If we have non-zero chance to live in simulation, then running our own simulation will eventually have a chance for cascading simulation effect (each simulation runs one or more subsimulations). This puts ever growing strain on amount of power needed to run the whole system at the top level.

At the top layer it might mean that simulation might be slowed down - time resolution slow downed (un-perceivable to us in simulation) to level where simulation becomes unusable/no value running it.

At this point the simulation might be killed/rebooted.

So if we have non-zero chance to live in simulation, creating our simulation might mean we are dooming ourselves.

Why anyone treats seriously argument "I don't know therefore 50-50"?

If there are actually two possibilities and they are mutually exclusive one has exactly 100% chance of being true and the other has exactly 0%.

Knowing nothing doesn't let you just take the average.

Even if you picked one, you wouldn't have 50% probability of being right. You'd have 0% probability if you picked the wrong one.

Only if you picked one at random you'd have 50% probability of being right. You can see that the 50% comes from the process you used to pick the answer not from how the answer relates to reality.

Imagine you are tossing a coin to choose what you are going to believe in about whether we live in a simulation or not.

Before you toss a coin you have 50% of holding the correct belief. But after you tossed it you have either 100% probability that you hold correct belief or 0% depending on how coin toss aligned with reality.

The Bayesian view of probability is that the 50% comes from the information you have. If the only thing you know is that there are two mutually-exclusive possibilities, then you'll give both a 50% estimate of being true. The more you learn about the world, the more refined your estimate becomes.

But it's important to remember that the "I don't know therefore 50-50" describes your state of mind, not reality.

When I started college there was an orientation lecture by a special guest -- Carl Sagan. He asked us what we thought the probability is that there is life on other planets. The guy sitting next to me mumbled "50-50". Dr. Sagan said "50-50". He said there was no data on either side, and without it, 50-50 was the only probability he could assign to a binary question.
One thing that makes me think the chances are less than 50:50 is the bit in the book QED by Feynman where he talks about calculating the magnetic moment of a proton. He says at time of printing the experimental value is 2.97275 but the best theoretical value they had was 2.7 plus or minus 0.3 as the calculations were so complicated. The things are full of quarks and gluons going all over the place. If doing one proton is so hard a whole universe is going to be tricky.
Ontological Arguments are fun: https://plato.stanford.edu/entries/ontological-arguments/

Why are we all Gnostics now, though?

Moot the arguments themselves for a second, and I’m interested in what their priors reveal about ourselves. The simulation hypotheses seem to assume that we’re likely to be in a situation like the nesting car battery universes from Rick and Morty, and it’s interesting to think a bit about what that valuation of ourselves says about how we see ourselves these days.
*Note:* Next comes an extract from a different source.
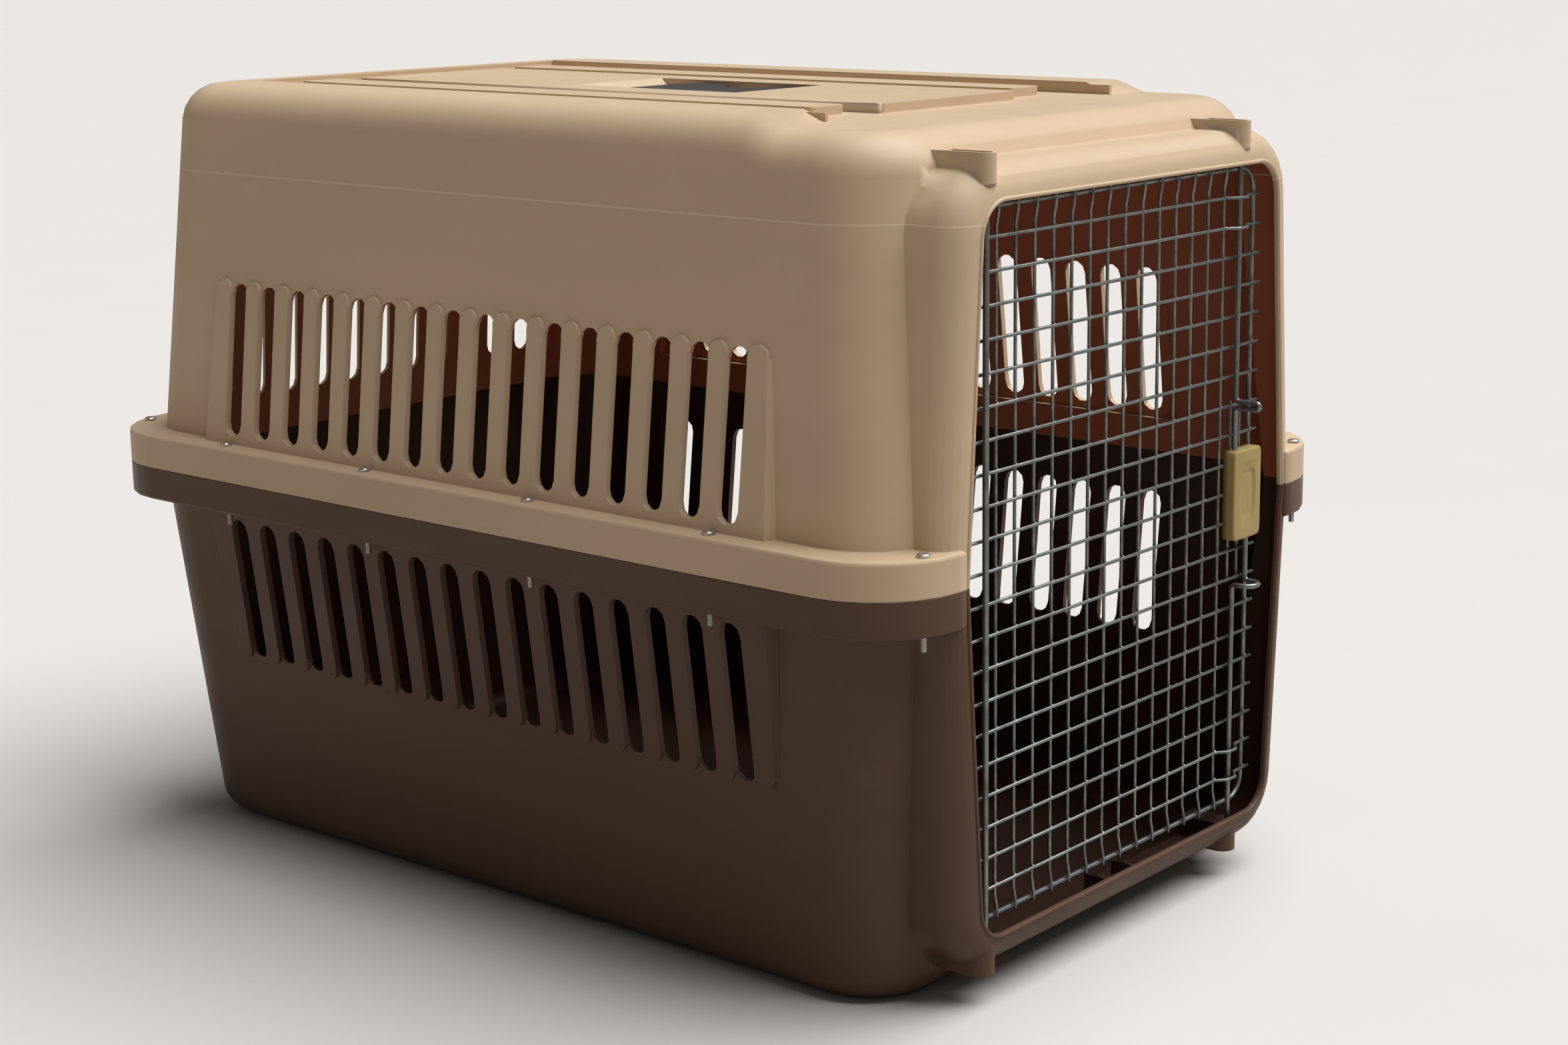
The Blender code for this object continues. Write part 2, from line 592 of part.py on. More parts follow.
def lower_shell():
    shell = shell_body(-1, LOWER_SLOT)
    for rod_x, radius in ((HINGE_X, HINGE_RADIUS), (LATCH_X, LATCH_RADIUS)):
        post = prism(nose(0.0115, rod_x, MOUTH_Y + 0.0015, -0.4205), 0.0255,
                     Matrix.Translation((0, 0, 0.03725)), "post")
        hole = rod(radius + 0.0006, (rod_x, ROD_Y, 0.0375), (rod_x, ROD_Y, 0.07), 12)
        shell = cut(join(shell, post), hole)
    for x in (-0.020, 0.020):
        shell = join(shell, block(x - 0.0012, x + 0.0012, MOUTH_Y + 0.012, -0.436, 0.0335, 0.0500))
    shell = cut(shell, block(-0.4, 0.4, -0.6, 0.6, SEAM_Z - GAP / 2, 0.5))
    return finish_part(shell, "lower_shell", BROWN)


# Bolts with captive nuts in the rim

def bolts_and_nuts():
    seat = SEAM_Z + RIM_HEIGHT + GAP
    for index, (x, y) in enumerate(bolt_places(), 1):
        bolt = rod(BOLT_RADIUS, (x, y, BOLT_END_Z), (x, y, seat + 0.001), 10)
        head = rod(BOLT_HEAD_RADIUS, (x, y, seat), (x, y, seat + BOLT_HEAD), 14)
        finish_part(join(bolt, head), f"rim_bolt_{index:02d}", ZINC)
        nut = rod(NUT_FLATS / math.sqrt(3), (x, y, NUT_Z), (x, y, NUT_Z + NUT_THICK), 6)
        bore = rod(BOLT_RADIUS + 0.0004, (x, y, NUT_Z - 0.01), (x, y, NUT_Z + 0.01), 10)
        finish_part(cut(nut, bore), f"rim_nut_{index:02d}", ZINC)


# The roof handle and its pins

def roof_handle():
    rear, front = HANDLE_REAR, HANDLE_AXIS_Y
    w = HANDLE_HALF_WIDTH
    waist, top_y, low_y = w - 0.024, 0.006, -0.050
    right = [(w, front, 0), (w, low_y, 0.004), (waist, low_y + 0.010, 0.010), (waist, top_y - 0.010, 0.010),
             (w, top_y, 0.004), (w, rear, 0.012)]
    left = [(-u, v, r) for u, v, r in reversed(right)]
    z = HANDLE_AXIS_Z + HANDLE_BARREL - HANDLE_THICK / 2 - 0.001
    plate = prism(rounded(right + left, 4), HANDLE_THICK, Matrix.Translation((0, 0, z)), "plate")
    barrel = rod(HANDLE_BARREL, (-w, front, HANDLE_AXIS_Z), (w, front, HANDLE_AXIS_Z), 20)
    handle = join(plate, barrel)
    for side in (-1, 1):
        handle = cut(handle, rod(PIN_RADIUS + GAP, (side * 0.038, front, HANDLE_AXIS_Z),
                                 (side * 0.07, front, HANDLE_AXIS_Z), 12))
    handle = finish_part(handle, "roof_handle", GREY)
    set_origin(handle, (0, front, HANDLE_AXIS_Z))
    for side, name in ((-1, "left"), (1, "right")):
        rod(PIN_RADIUS, (side * 0.040, front, HANDLE_AXIS_Z), (side * 0.0600, front, HANDLE_AXIS_Z), 12,
            f"handle_pin_{name}", PARTS, ZINC)


def set_origin(made, place):
    made.data.transform(Matrix.Translation(-Vector(place)))
    made.location = place


# The wire door

def door_frame(parent):
    """The frame rod, bent to a loop, with the uprights welded over its top and bottom rods."""
    corners = [(FRAME_LEFT, FRAME_BOTTOM, FRAME_CORNER), (FRAME_RIGHT, FRAME_BOTTOM, FRAME_CORNER),
               (FRAME_RIGHT, FRAME_TOP, FRAME_CORNER), (FRAME_LEFT, FRAME_TOP, FRAME_CORNER)]
    frame = wire([(x, FRAME_Y, z) for x, z in rounded(corners, 4)], FRAME_RADIUS, "door_frame", closed=True)
    over = 0.0025
    for k in range(UPRIGHT_COUNT):
        x = UPRIGHT_FIRST + k * UPRIGHT_PITCH
        path = [(x, UPRIGHT_END_Y, FRAME_BOTTOM - over), (x, UPRIGHT_END_Y, FRAME_BOTTOM + 0.004),
                (x, UPRIGHT_Y, FRAME_BOTTOM + 0.016), (x, UPRIGHT_Y, FRAME_TOP - 0.016),
                (x, UPRIGHT_END_Y, FRAME_TOP - 0.004), (x, UPRIGHT_END_Y, FRAME_TOP + over)]
        frame = join(frame, wire(path, WIRE_RADIUS, "upright"))
    finish_part_in_place(frame, "door_frame")
    hang(frame, parent)


def finish_part_in_place(made, name):
    made.name = name
    made.data.materials.clear()
    made.data.materials.append(ZINC)
    made.data.shade_smooth()
    made.data.set_sharp_from_angle(angle=math.radians(50))


def hang(made, parent):
    """Parents a piece without moving it in the world."""
    made.parent = parent
    made.matrix_parent_inverse = parent.matrix_world.inverted()


def cross_wires(parent):
    """The cross wires, top to bottom: the outer two at each end pass in front of the latch rods as guides."""
    left, right = FRAME_LEFT - ROW_OVERHANG_LEFT, FRAME_RIGHT + ROW_OVERHANG_RIGHT
    guide_y = ROD_Y - LATCH_RADIUS - WIRE_RADIUS - 0.0005
    last_upright = UPRIGHT_FIRST + (UPRIGHT_COUNT - 1) * UPRIGHT_PITCH
    for k in range(ROW_COUNT):
        z = ROW_TOP - k * ROW_PITCH
        name = f"cross_wire_{k + 1:02d}"
        if k in (0, 1, ROW_COUNT - 2, ROW_COUNT - 1):
            path = bent([(left, ROW_Y, z), (LATCH_X - 0.016, ROW_Y, z), (LATCH_X - 0.006, guide_y, z),
                         (LATCH_X + 0.006, guide_y, z), (LATCH_X + 0.016, ROW_Y, z), (right, ROW_Y, z)], 0.004, 2)
            hang(wire(path, WIRE_RADIUS, name), parent)
            continue
        end = last_upright + 0.0040 if k in ROWS_CUT_SHORT else right
        made = rod(WIRE_RADIUS, (left, ROW_Y, z), (end, ROW_Y, z), 8, name, PARTS, ZINC)
        hang(made, parent)


def latch_supports(parent):
    """Two short uprights behind the latch housing, between the cross wires above and below it."""
    for x, side in zip(SUPPORT_WIRES, ("left", "right")):
        ends = (ROW_TOP - 7 * ROW_PITCH + 0.003, ROW_TOP - 13 * ROW_PITCH - 0.003)
        made = rod(WIRE_RADIUS, (x, UPRIGHT_Y, ends[1]), (x, UPRIGHT_Y, ends[0]), 8,
                   f"latch_support_wire_{side}", PARTS, ZINC)
        hang(made, parent)


def latch_housing(parent):
    x0, x1, y0, y1, z0, z1 = HOUSING
    w = HOUSING_WALL
    outline = rounded([(x0, y0, 0.002), (x1, y0, 0.002), (x1, y1, 0), (x0, y1, 0)], 3)
    body = prism(outline, z1 - z0, Matrix.Translation((0, 0, (z0 + z1) / 2)), "housing")
    body = cut(body, block(x0 + w, x1 - w, y0 + 0.0027, y1 + 0.01, z0 + w, z1 - w))
    for x, z in ((LATCH_X, z1), (LATCH_SIDE_X, z0)):
        body = cut(body, rod(LATCH_RADIUS + 0.0004, (x, ROD_Y, z - 0.01), (x, ROD_Y, z + 0.01), 12))
    middle = ((x0 + x1) / 2, (z0 + z1) / 2)
    oval = [(middle[0] + 0.0125 * math.cos(t), middle[1] + 0.029 * math.sin(t))
            for t in (2 * math.pi * k / 24 for k in range(24))]
    place = Matrix(((1, 0, 0, 0), (0, 0, -1, y0), (0, 1, 0, 0), (0, 0, 0, 1)))
    body = cut(body, prism(oval, 0.0026, place, "thumb_oval"))
    between = (LATCH_X + LATCH_SIDE_X) / 2
    wall = block(between - 0.0008, between + 0.0008, ROD_Y - 0.0045, y1 - 0.0004, UPPER_SEAT[0], LOWER_SEAT[1])
    body = join(body, block(x0 + 0.001, between, ROD_Y - 0.0048, y1 - 0.0008, *UPPER_SEAT),
                block(between, x1 - 0.001, ROD_Y - 0.0048, y1 - 0.0008, *LOWER_SEAT), wall)
    for x in (LATCH_X, LATCH_SIDE_X):
        body = cut(body, rod(LATCH_RADIUS + 0.0004, (x, ROD_Y, 0.330), (x, ROD_Y, 0.355), 12))
    hang(finish_part(body, "latch_housing", ALMOND), parent)


def latch_rod(path, collar_z, name, parent):
    made = wire(path, LATCH_RADIUS, name)
    x = LATCH_X if collar_z > 0.34 else LATCH_SIDE_X
    made = join(made, rod(0.0038, (x, ROD_Y, collar_z - 0.0006), (x, ROD_Y, collar_z + 0.0006), 12))
    finish_part_in_place(made, name)
    empty = bpy.data.objects.new(name + "_slide", None)
    PARTS.objects.link(empty)
    empty.location = (x, ROD_Y, collar_z)
    bpy.context.view_layer.update()
    hang(empty, parent)
    bpy.context.view_layer.update()
    hang(made, empty)


def latch_rods(parent):
    """Each rod runs from its socket to a finger loop, and on into the housing."""
    x, y, z = LATCH_X, ROD_Y, UPPER_LOOP_Z
    half = 0.0027
    tip_y = y - UPPER_LOOP_REACH
    turn = [(x, tip_y - half * math.sin(t), z + half * math.cos(t)) for t in (math.pi * k / 6 for k in range(7))]
    above = bent([(x, y, LATCH_TOP), (x, y, z + half), turn[0]], 0.004)
    below = bent([turn[-1], (x, y, z - half), (x, y, 0.3372)], 0.004)
    latch_rod(above[:-1] + turn + below[1:], UPPER_COLLAR, "upper_latch_rod", parent)

    side_x, z = LATCH_SIDE_X, LOWER_LOOP_Z
    half = (side_x - x) / 2
    tip_y = y - LOWER_LOOP_REACH + half
    turn = [(x + half + half * math.cos(t), tip_y - half * math.sin(t), z)
            for t in (math.pi * k / 8 for k in range(9))]
    above = bent([(side_x, y, 0.3493), (side_x, y, z), turn[0]], 0.004)
    below = bent([turn[-1], (x, y, z), (x, y, LATCH_BOTTOM)], 0.004)
    latch_rod(above[:-1] + turn + below[1:], LOWER_COLLAR, "lower_latch_rod", parent)


def latch_springs(parent):
    """Coil springs round the rods, each between its seat and the rod's collar."""
    turns, steps, mean, thick = 7, 6, 0.00325, 0.00035
    clear = 0.0006 + thick + GAP
    for x, low, high, name in (
            (LATCH_X, UPPER_SEAT[1] + thick + GAP, UPPER_COLLAR - clear, "upper_latch_spring"),
            (LATCH_SIDE_X, LOWER_COLLAR + clear, LOWER_SEAT[0] - thick - GAP, "lower_latch_spring")):
        path = []
        for k in range(turns * steps + 1):
            angle = 2 * math.pi * k / steps
            height = low + (high - low) * k / (turns * steps)
            path.append((x + mean * math.cos(angle), ROD_Y + mean * math.sin(angle), height))
        hang(wire(path, thick, name, SPRING_STEEL, sides_step=0), parent)


def door():
    hinge = bpy.data.objects.new("door_hinge_axis", None)
    PARTS.objects.link(hinge)
    hinge.location = (HINGE_X, ROD_Y, SEAM_Z)
    bpy.context.view_layer.update()
    door_frame(hinge)
    cross_wires(hinge)
    latch_supports(hinge)
    ends = (HINGE_X, ROD_Y, HINGE_BOTTOM), (HINGE_X, ROD_Y, HINGE_TOP)
    hang(rod(HINGE_RADIUS, *ends, 12, "hinge_rod", PARTS, ZINC), hinge)
    latch_housing(hinge)
    latch_rods(hinge)
    latch_springs(hinge)


upper_shell()
lower_shell()
bolts_and_nuts()
roof_handle()
door()
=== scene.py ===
"""Pet transport carrier: the look of the two moulded shells, the welded wire door with its latch, the rim
bolts and the roof handle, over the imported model. Lengths are in metres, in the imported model's own frame: the
door is at -Y, and +Z is up."""

import math

import bmesh
import bpy
import numpy as np
from mathutils import Matrix, Vector

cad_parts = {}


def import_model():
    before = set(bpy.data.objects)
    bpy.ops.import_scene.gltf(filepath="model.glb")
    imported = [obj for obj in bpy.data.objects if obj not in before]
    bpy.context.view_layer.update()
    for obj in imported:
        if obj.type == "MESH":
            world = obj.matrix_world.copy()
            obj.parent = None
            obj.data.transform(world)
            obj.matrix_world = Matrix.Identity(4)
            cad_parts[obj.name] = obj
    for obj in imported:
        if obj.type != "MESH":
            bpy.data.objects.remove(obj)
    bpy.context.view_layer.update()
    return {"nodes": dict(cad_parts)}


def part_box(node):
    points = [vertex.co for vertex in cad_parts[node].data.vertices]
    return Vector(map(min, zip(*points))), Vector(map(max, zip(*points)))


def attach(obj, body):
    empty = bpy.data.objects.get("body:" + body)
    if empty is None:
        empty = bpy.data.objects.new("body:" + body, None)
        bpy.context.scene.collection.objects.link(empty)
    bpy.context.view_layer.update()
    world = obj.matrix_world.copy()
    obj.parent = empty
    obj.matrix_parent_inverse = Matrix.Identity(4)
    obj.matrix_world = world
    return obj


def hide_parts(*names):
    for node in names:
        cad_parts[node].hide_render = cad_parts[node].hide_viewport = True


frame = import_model()
NODES = frame["nodes"]
SHELL_BODY, DOOR_BODY = "shells", "door"
REFERENCE = np.array((0.36, 0.48, 0.80))  # along no wire, so a ring's plane is always defined

# Shells: where the cabin's painted shade ends and the outside begins, each as a pair of limits to blend between
CABIN_MIDDLE_Z = 0.36
SIDE_WALL_X, DOORWAY_Y, ROOF_Z = (0.3010, 0.2990), (-0.4640, -0.4560), (0.6745, 0.6725)
END_WALL_Y = (0.400, 0.420)
BORDER_TOP_Z, BORDER_REAR_Y = (0.6340, 0.6360), (-0.4030, -0.4050)
LOOKS_INWARD = (-0.02, -0.06)
PARTING_LINE_Z, PARTING_LINE_HALF = 0.610, (0.0009, 0.0003)

# Doorway
SEAM_Z, MOUTH_Y = 0.342, -0.470
MOUTH_TOP_Z, MOUTH_BOTTOM_Z = 0.6255, 0.056
MOUTH_HALF_WIDTH, MOUTH_HALF_WIDTH_SEAM, MOUTH_CORNER = 0.208, 0.228, 0.028
LIP_BEAD = 0.0017
BEAD_Y = MOUTH_Y + 0.0003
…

If we indeed live in a simulation, the creators can just make it impossible for us to detect it. Nothing in this hypotheses make sense to me.
If you accept someone's totally unverifiable philosophical presuppositions, and believe their assignment of probability numbers to various things in their totally unverified framework, then...
As the prime solipsist I think YOU live in MY imagination. Though I think I need to work on my Zen somewhat, because you tend to mess that up :)(:
I have not seen the idea of rules and limitations discussed. Is it possible we could we be falling to a wilderness of mirrors? Take for example observations about our universe. Are they our observations, or the computers presentation of data that we receive as observations?

To put it a little more succinctly: What if the only barrier to determining reality from base reality, is that the software will not allow us to view and comprehend that barrier?

If we are a simulation, would not the goal be for us to become sentient? Wound the simulation even allow that?

Do we even understand the true concept of simulation as it pertains to base reality?